When started from seed, sativa strains will seemingly stay rather squat in veg. Don’t get fooled and run out of vertical space later on. A lot of sativa growth will explode when the light cycle changes to budding. More root space will stimulate more growth potential, so choose your container size appropriately. Five or ten gallon sizes support healthy growth rates through budding.
Sativas like LOTS of light intensity. The more you give, the better they respond, so long as temperatures don’t exceed past 85 degrees Fahrenheit and humidity is maintained at 55-65 percent RH.
Light to medium fertilisation is typically all that is required. Wild flavours abound from candy to forest fruits when it comes to fine Sativa’s. Water regularly, but careful not to over fertilizer: sativas have a delicate bouquet that can be diminished with fertilizer build up.
Different kinds of plants like different kinds of nutrients in their soil, and cannabis plants are known to have a bit of a sweet tooth. Adding a source of sugar, such as unsulphured molasses, can boost the microbes that help your plants grow, resulting in higher yields.
This technique also has a bonus effect of making the flavor of fruity strains pop.
If left to their own devices, plants can grow up spindly and weak. With deliberate pruning and shaping, though, gardeners can encourage denser growth and higher yields. Whatever you’re growing—fruit, herbs, roses, or cannabis—you need to prune early and often to get maximum growth.
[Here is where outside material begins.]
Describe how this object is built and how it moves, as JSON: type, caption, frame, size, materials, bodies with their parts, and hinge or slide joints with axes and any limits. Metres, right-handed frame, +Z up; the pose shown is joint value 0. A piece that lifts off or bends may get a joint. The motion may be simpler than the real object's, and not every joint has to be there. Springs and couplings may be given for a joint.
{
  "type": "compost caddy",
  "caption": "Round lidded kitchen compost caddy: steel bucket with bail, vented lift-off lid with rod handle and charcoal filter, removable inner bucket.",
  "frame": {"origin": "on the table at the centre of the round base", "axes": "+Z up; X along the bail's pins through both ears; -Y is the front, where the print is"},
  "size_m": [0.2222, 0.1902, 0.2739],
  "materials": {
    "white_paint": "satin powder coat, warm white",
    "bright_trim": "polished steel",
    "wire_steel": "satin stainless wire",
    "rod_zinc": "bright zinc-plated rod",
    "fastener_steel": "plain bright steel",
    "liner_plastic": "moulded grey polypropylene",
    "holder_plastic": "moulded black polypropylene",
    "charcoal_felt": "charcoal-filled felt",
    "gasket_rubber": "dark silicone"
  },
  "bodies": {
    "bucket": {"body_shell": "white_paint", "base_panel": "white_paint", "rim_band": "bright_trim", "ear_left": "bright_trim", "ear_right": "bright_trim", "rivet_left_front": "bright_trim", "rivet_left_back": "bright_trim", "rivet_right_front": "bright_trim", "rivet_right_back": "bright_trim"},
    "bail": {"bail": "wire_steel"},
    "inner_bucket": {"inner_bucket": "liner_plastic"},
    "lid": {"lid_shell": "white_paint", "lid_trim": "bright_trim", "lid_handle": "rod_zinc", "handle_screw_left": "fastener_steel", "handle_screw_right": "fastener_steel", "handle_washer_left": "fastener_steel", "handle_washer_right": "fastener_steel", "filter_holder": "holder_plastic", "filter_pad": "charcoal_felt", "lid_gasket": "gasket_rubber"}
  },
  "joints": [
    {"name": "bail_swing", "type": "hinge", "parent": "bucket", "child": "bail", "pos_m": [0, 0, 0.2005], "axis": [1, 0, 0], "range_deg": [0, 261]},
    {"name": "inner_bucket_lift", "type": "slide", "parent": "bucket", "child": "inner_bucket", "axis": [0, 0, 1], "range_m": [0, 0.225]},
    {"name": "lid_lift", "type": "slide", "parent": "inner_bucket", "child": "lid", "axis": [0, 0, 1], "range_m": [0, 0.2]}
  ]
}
A traditional pruning regimen, also known as defoliation, begins as soon as the plant starts to get bushy, and involves both removing lower leaves that aren’t receiving light or are dying off and pinching new growth at the top. Continuing this process during the two or three weeks that follow will set up your grow for long-term abundance.
Proper pruning will maximize yields for all strains, but some plants respond especially well to a little training—even sativas, which tend to be less leaf-dense than their indica relatives.
Sativas tend to do most of their essential oil production at ripening. To help bring your strains to maturity quicker, try shortening the day lengths to eight hours ON during the final weeks before harvest is anticipated.